MI5 is said to have to have gained intelligence four months before the 7/7 bombings which could have identified the ring leader but they failed to do anything.
Inquests have heard that MI5 could have identified Mohammad Sidique Khan as an extremist, but information was not followed up for good operational reasons, MI5’s chief of staff, known as witness G, argued.
A report about an extremist called “Saddique” was received in March 2005.
Families of the 52 victims that lost their lives in the 2005 London attacks are beginning to question Witness G.
After four suicide bombers detonated their devices on three underground tube trains and one double-decker bus on 7 July, 2005, many relatives of the victims want to know why those under surveillance were not subject to thorough investigation.

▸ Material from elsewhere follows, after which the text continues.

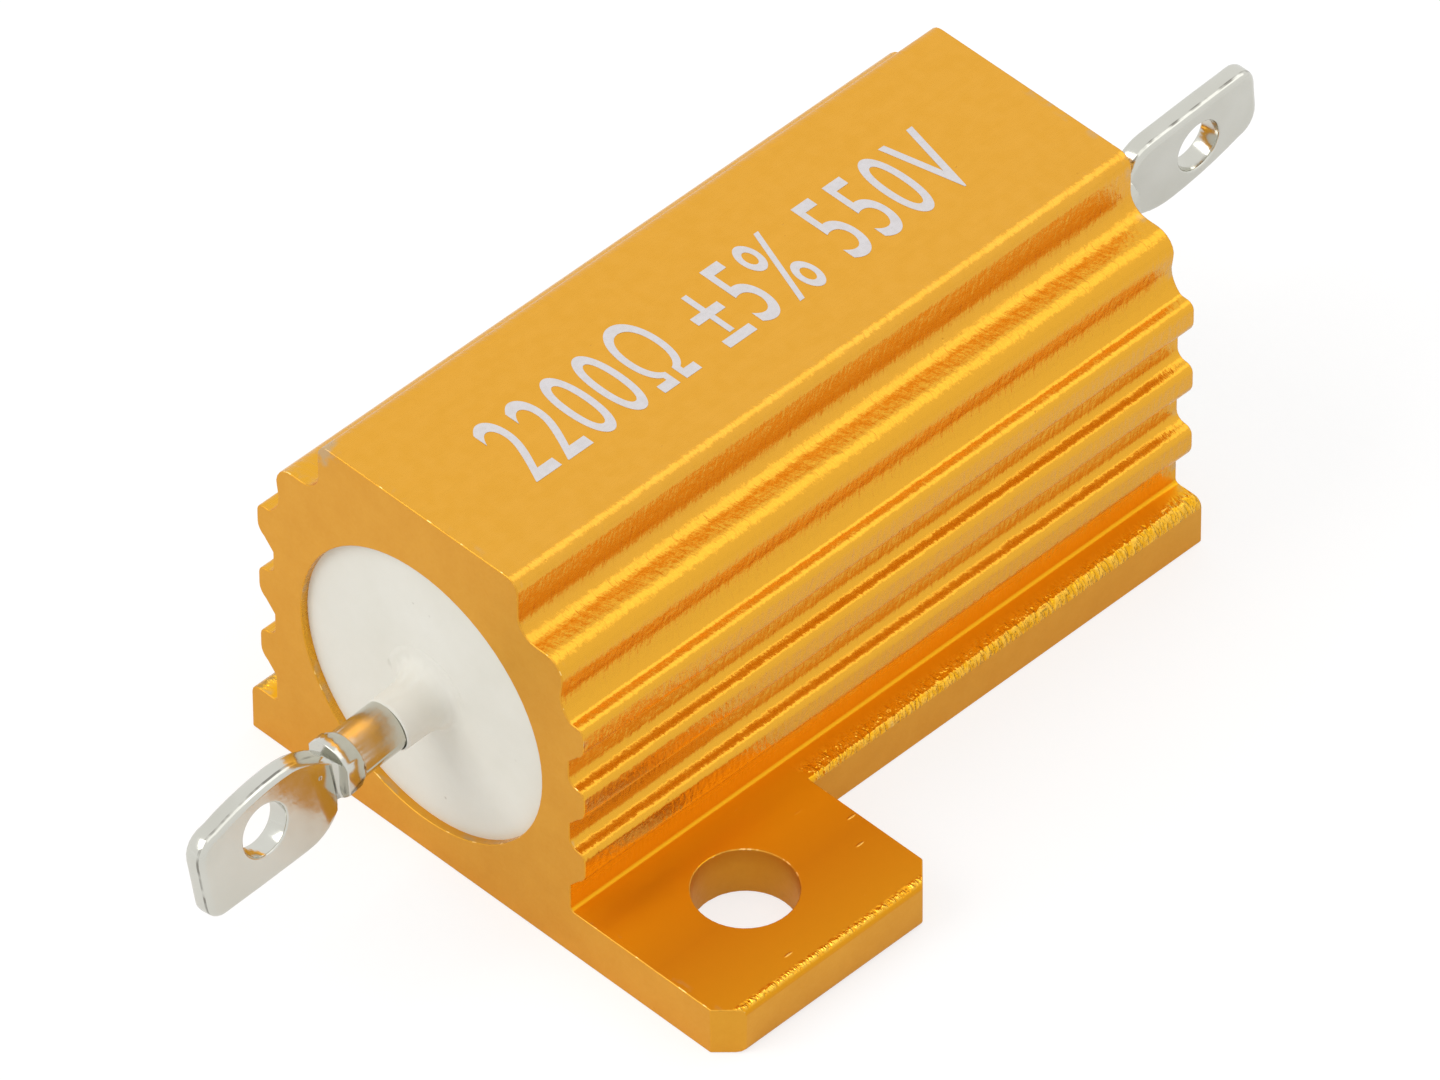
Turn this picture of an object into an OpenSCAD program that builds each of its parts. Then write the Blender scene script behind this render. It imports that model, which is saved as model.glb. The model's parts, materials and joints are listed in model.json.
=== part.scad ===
// Aluminium housed power resistor.
// A ribbed aluminium extrusion with two diagonal mounting feet holds a wire wound
// ceramic core, potted in white cement, with a tinned solder lug at each end.
// +X runs along the bore, +Z is up, and z = 0 is the face that is bolted down.

/* [Housing] */
// Length of the sawn extrusion, along the bore
body_l = 27.5; // [27:0.5:29]
// Height of the flat top over the mounting face
body_h = 14.85; // [14.45:0.05:16]
// Width of the flat top, over its rounded corners
top_w = 9; // [8:0.1:10]
// Diameter of the bore
bore_d = 10.9; // [10:0.1:11]
// Height of the bore's axis over the mounting face
bore_z = 6.8; // [6.6:0.05:7]

/* [Cooling ribs] */
// Width over the noses of the ribs
rib_w = 14.74; // [14.4:0.02:15]
// Width between the floors of the grooves
groove_w = 13.36; // [13:0.02:13.6]
// Number of ribs on each side, below the shoulder
rib_count = 3; // [1:1:3]
// Height from one rib to the next
rib_pitch = 2.76; // [2.6:0.02:2.8]
// Thickness of a rib
rib_t = 1.4; // [1.2:0.05:1.6]
// Height of the top side of the highest rib
rib_top_z = 10.3; // [10.15:0.05:10.5]

/* [Mounting feet] */
// Width over both feet
foot_span = 27.5; // [26:0.5:30]
// Thickness of the feet
foot_t = 1.9; // [1.5:0.05:2]
// Length of a foot, along the bore
foot_l = 9.5; // [9:0.5:11]
// Size of the cut corners of a foot
foot_corner = 0.8; // [0.2:0.1:1.5]
// Width over the flanges that are left beside the feet
flange_w = 15.7; // [15.2:0.1:16.4]
// Diameter of the mounting holes
hole_d = 3.5; // [3:0.1:4]
// Distance between the holes along the bore
hole_dx = 18.3; // [17:0.1:19]
// Distance between the holes across the bore
hole_dy = 19.8; // [19.4:0.1:20.6]

/* [Cement] */
// Depth of the cement's end faces inside the housing
cement_recess = 0.3; // [0.1:0.1:0.8]
// Diameter of the cement skin on a shank
skin_d = 1.95; // [1.9:0.05:2.2]
// Length of the collar that the cement draws up a shank
collar_l = 1.8; // [1.2:0.05:2.4]

/* [Wound core] */
// Diameter of the ceramic core
core_d = 5.6; // [5:0.1:6]
// Length of the ceramic core
core_l = 19; // [16:0.5:20]
// Thickness of an end cap's wall
cap_wall = 0.35; // [0.3:0.05:0.5]
// Thickness of an end cap's end
cap_end = 0.5; // [0.4:0.1:0.8]
// Length of the core that an end cap covers
cap_grip = 2.7; // [2:0.1:3.5]
// Number of turns of resistance wire
wire_turns = 12; // [6:1:14]

/* [Terminals] */
// Diameter of a round shank
shank_d = 1.8; // [1.5:0.05:1.8]
// Thickness of a flattened lug
lug_t = 0.85; // [0.7:0.05:1.1]
// Length of a flattened lug, from the step on its shank to its tip
lug_l = 5.95; // [5.6:0.05:6.5]
// Diameter of the eye in a lug
eye_d = 1.9; // [1.4:0.1:2.2]
// Distance from the eye's centre to the tip
eye_inset = 2.75; // [2.5:0.05:3]
// Width of the front lug
front_lug_w = 3.7; // [3:0.05:4.2]
// Reach of the front terminal, from its end cap to its tip
front_reach = 13.75; // [13:0.05:15]
// Angle at which the front terminal hangs, in degrees
front_lean = 3.3; // [0:0.1:5]
// How far the front lug sits below the axis of its shank
front_offset = 0.25; // [0:0.05:0.3]
// Width of the rear lug
rear_lug_w = 3.15; // [3:0.05:4.2]
// Reach of the rear terminal, from its end cap to its tip
rear_reach = 13.95; // [13:0.05:15]
// Angle at which the rear terminal rises, in degrees
rear_lean = 4.5; // [0:0.1:5]
// How far the rear lug sits above the axis of its shank
rear_offset = 0.05; // [0:0.05:0.3]

/* [Hidden] */
$fn = 64;
front = -1;
rear = 1;
past = 1; // how far a cutting shape runs past what it cuts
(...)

On Monday Witness G provided a statement protecting the MI5 suggesting that the security service could not be held responsible for the attacks. Witness G also said that MI5 were aware of many individuals involved in Islamist extremism but urged that this was not the same as planning terrorist attacks.
Specifically, they knew that many of these people took apart in “Jihadi tourism” during which they would go to Pakistan to have a look around.
Witness G said: “Being an interesting target does not necessarily mean that he would have a high proportion of surveillance resources thrown at him”
Witness G added that the decision had been taken not to further investigate the real identity of “Saddique” for good operational reasons – but he insisted that it was impossible for him to explain the decision because of national security reasons.